Nor had the JLP counted on the public servants in the Ministry of Foreign Affairs and Foreign Trade, and the Ministry of Justice itself, defending themselves from attempts to implicate them. The Government came dangerously close to dividing the political directorate and the civil service over this. This could undermine cherished principles of independence between them. Could the JLP govern without the trust of the civil service after this?

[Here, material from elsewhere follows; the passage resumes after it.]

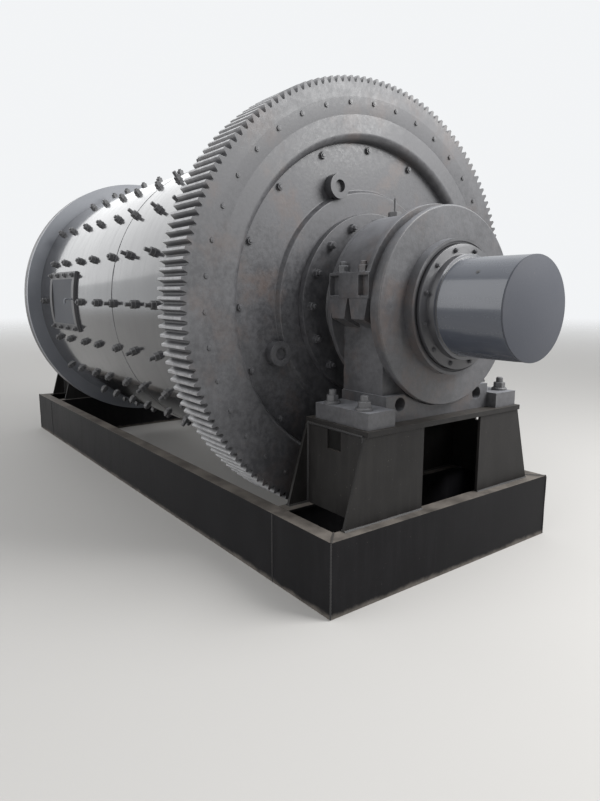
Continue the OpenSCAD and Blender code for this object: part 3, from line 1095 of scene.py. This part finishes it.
@dataclass(frozen=True)
class GearEdges:
    """How the girth gear's edges are rounded.

    Attributes:
        face_x: X of the face of its inward flange.
        axis_z: Height of the axis.
        on_face: How near to that face an edge counts as on it.
        hole_limit: A radius between the flange's hole and the gear's rim.
        hole_round: Rounding of the hole's outer edge.
        other_round: Rounding of all other edges.
    """

    face_x: float
    axis_z: float
    on_face: float = 0.001
    hole_limit: float = 0.90
    hole_round: float = 0.038
    other_round: float = 0.0012

    def width(self, spot: Vector) -> float:
        """Finds the rounding of an edge.

        Args:
            spot: The edge's middle.

        Returns:
            The width of the rounding.
        """
        radius = math.hypot(spot.y, spot.z - self.axis_z)
        is_hole = spot.x > self.face_x - self.on_face and radius < self.hole_limit
        return self.hole_round if is_hole else self.other_round


@dataclass
class DrumFittings:
    """What is bolted or welded to the drum's shell.

    Attributes:
        rows: Number of rows of liner bolts round the drum.
        starts: X of the first bolt in even rows and in odd rows.
        bolts: Number of bolts in even rows and in odd rows.
        pair_pitch: Distance between pairs of bolts in a row.
        pair_gap: Distance between the two bolts of a pair.
        long_from: X from which the bolts stand out further.
        liner_bolt: The liner bolts' ends.
        long_bolt: The ends of those that stand out further.
        hatch_bolt: The bolts in the manhole's frame.
        hatch_bolt_x: Distances of those bolts from the manhole's middle.
        hatch_bolt_angle: Angle of those bolts above and below it.
        seam: The welds between the shell's plates.
        seam_x: Place of the weld round the shell.
        seam_angles: Angles of the welds along it.
        seam_margins: How far those stay away from the shell's two ends.
        seam_sunk: How deep the middle of a weld lies under the surface.
    """

    rows: int = 20
    starts: tuple[float, float] = (-1.262, -1.057)
    bolts: tuple[int, int] = (9, 8)
    pair_pitch: float = 0.648
    pair_gap: float = 0.293
    long_from: float = 0.28
    liner_bolt: Fastening = Fastening(
        across=0.043, nut_h=0.025, stud_r=0.012, stud_out=0.011, washer_r=0.027, washer_h=0.005, sides=10
    )
    long_bolt: Fastening = Fastening(
        across=0.043, nut_h=0.025, stud_r=0.012, stud_out=0.032, washer_r=0.027, washer_h=0.005, sides=10
    )
    hatch_bolt: Fastening = Fastening(
        across=0.030, nut_h=0.016, stud_r=0.010, stud_out=0.012, washer_r=0.019, washer_h=0.003, sides=10
    )
    hatch_bolt_x: tuple[float, ...] = (-0.275, -0.092, 0.092, 0.275)
    hatch_bolt_angle: float = 11.8
    seam: Welding = Welding(radius=0.005, pitch=0.02, depth=0.1)
    seam_x: float = 0.302
    seam_angles: tuple[float, float] = (62.0, -35.0)
    seam_margins: tuple[float, float] = (0.05, 0.1)
    seam_sunk: float = 0.003

    def liner_spots(self) -> list[tuple[float, float]]:
        """Works out where the liner bolts stand, leaving out those in the manhole's way.

        Returns:
            The place along the axis and the angle of each bolt.
        """
        low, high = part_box("manhole_frame")
        hatch_angle = math.degrees(math.asin((high.z - low.z) / 2 / -low.y))
        spots = []
        for row in range(self.rows):
            kind = row % 2
            turn = 360.0 * row / self.rows
            for bolt in range(self.bolts[kind]):
                x = self.starts[kind] + self.pair_pitch * (bolt // 2) + self.pair_gap * (bolt % 2)
                if not (min(turn, 360.0 - turn) < hatch_angle and low.x < x < high.x):
                    spots.append((x, 180.0 - turn))
        return spots

    def build(self, shop: Workshop, finishes: Finishes, axis_z: float) -> None:
        """Makes the pieces.

        Args:
            shop: Where pieces are made.
            finishes: The finishes to use.
            axis_z: Height of the axis.
        """
        low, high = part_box("shell")
        radius = (high.y - low.y) / 2
        spots = self.liner_spots()
        kinds = {True: (self.long_bolt, "long_liner_bolts"), False: (self.liner_bolt, "liner_bolts")}
        for is_long, (bolt, name) in kinds.items():
            chosen = [spot for spot in spots if (spot[0] > self.long_from) is is_long]
            mesh = bolt.at(on_drum(x, radius, angle, axis_z) for x, angle in chosen)
            shop.piece(name, mesh, finishes.fastening, Body.DRUM, Slot.SHELL)
        hatch_low, hatch_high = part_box("manhole_frame")
        middle = (hatch_low.x + hatch_high.x) / 2
        places = [
            on_drum(middle + x, -hatch_low.y, 180.0 + side * self.hatch_bolt_angle, axis_z)
            for x in self.hatch_bolt_x for side in (-1, 1)
        ]
        shop.piece("manhole_bolts", self.hatch_bolt.at(places), finishes.fastening, Body.DRUM, Slot.SHELL)
        seams = bmesh.new()
        line_r = radius - self.seam_sunk
        self.seam.hoop(seams, self.seam_x, line_r, axis_z)
        starts = (low.x + self.seam_margins[0], self.seam_x)
        ends = (self.seam_x, high.x - self.seam_margins[1])
        for start, end, angle in zip(starts, ends, self.seam_angles):
            turn = math.radians(angle)
            spot = Vector((0.0, line_r * math.cos(turn), axis_z + line_r * math.sin(turn)))
            self.seam.straight(seams, spot + Vector((start, 0, 0)), spot + Vector((end, 0, 0)))
        shop.piece("shell_weld_seams", seams, finishes.fastening, Body.DRUM, Slot.SHELL)


@dataclass(frozen=True)
class Ring:
    """Fastenings round a circle on a face across the axis.

    Attributes:
        name: The piece's name, without the word for the end.
        slot: The record's slot of the piece.
        radius: Radius of the circle.
        count: Number of fastenings.
        first: Angle of the first of them.
        bolt: The fastening.
    """

    name: str
    slot: Slot
    radius: float
    count: int
    first: float
    bolt: Fastening

    def lay(self, shop: Workshop, finish: Finish, x: float, axis_z: float, end: End) -> None:
        """Makes the piece.

        Args:
            shop: Where pieces are made.
            finish: What it is painted with.
            x: Distance of the face from the middle of the mill.
            axis_z: Height of the axis.
            end: The end of the mill.
        """
        angles = [self.first + 360.0 * step / self.count for step in range(self.count)]
        mesh = self.bolt.at(on_face(x, self.radius, angle, axis_z, end) for angle in angles)
        shop.piece(f"{end.title}_{self.name}", mesh, finish, Body.DRUM, self.slot)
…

The other theory behind the enquiry is that the Manatt-Dudus scandal had so divided the JLP that the only way to prevent a major fallout between the Brady and Golding factions and save the party conference of last November; and to save the face of an embarrassed class of big business sponsors of the party caught in the same bed with downtown sponsors it had always kept a social distance from, was to offer the enquiry as an appeasement. It would also serve to buy Golding time to continue as prime minister, take the heat off of him in the press, and give the private sector reason to re-engage with the Government. The purpose, again, though, was not to tell the truth.
different versions
Did they succeed? We did get the truth, but from public servants as they saw it. We did get an opportunity for the former minister of state, Ronald Robinson, to tell his version, which differs from Golding's account of who sent him abroad for what and to meet with whom. The party was able to hold its conference without gunplay and open quarrels. The private sector did, lamely, return to engaging with the Government, with no condition that the truth be told at the enquiry.
On the other hand, the press has had a field day with what Jamaicans have come to see as a TV spectacle, a soap opera. People have laughed at how the Government has tripped itself up in contradictions and its unconvincing claims of failure to recall, its refusal to comment, or its inability to use email. The Government might have placated its business sponsors, but it cannot govern properly without the trust of the public sector or the public.
According to Golding
There is a 2004 French film called The World According to Bush. There are parallels with the world according to Golding. The film told of the web of deceit wielded by Dick Cheney and George Bush in lying to the American people about the need to invade Iraq. It told of how the administration fabricated a lie against its envoy who said that he found no evidence that Niger was selling nuclear material to Saddam Hussein and how the neoconservatives revealed the name of the envoy's wife, who worked with the American secret service, as a form of revenge. Does any of this sound familiar?
It spoke of the incestuous relationship within America's power elite - the members of the Bush family and those close to his administration in the wealthy but deadly arms and oil business, the ideological coalition of the business class, the religious right and the mainstream media, and how much the media covered up. It told of how Bush lied to Congress in his State of the Union speech. In fact, it said that Bush eventually convened a commission of enquiry into whether Hussein had weapons of mass destruction and then defeated the findings of that commission with a new lie, that even if he did not have those weapons, he would have created them.
There is another parallel. It is in the cold, arrogant and dismissive ways in which Bush and his administration rejected the evidence against their view of things, even when that evidence came from independent organisations like the United Nations or from members of the administration, including Republicans, who disagreed with their policies. Golding's coldness and arrogance at the recent enquiry was also that of someone who knew he had the power of Government and powerful people behind him. He refused to admit to any wrongdoing. He refused to take any responsibility. He found no moral or judgemental error on his part. He showed no remorse and made no apology.
public relations battle
Golding approached the enquiry as a public relations battle between himself and K.D. Knight. He did not see it to be about his responsibilities as prime minister and JLP leader. As prime minister and party leader, he did not feel he had to intervene in processes he knew about, or actions he discovered connected to this scandalous affair as he should in fact have.
At the end of Mr. Golding's appearance, the prime witness did not answer the main questions. Who paid Manatt? Who tipped off Coke? Who hired Manatt on behalf of the JLP, or, as Manatt said, on behalf of the GOJ? Did Golding's Government try to sabotage Coke's extradition because Coke was a supporter of his party and a major figure in his constituency?
The commission must now decide if its purpose has been served. Taxpayers expect something of substance considering the cost to them. Did taxpayers pay for the truth or, as I speculate, a political ploy that nonetheless backfired? Beyond this, we need a serious rethink of our democracy, a scandal in its own right.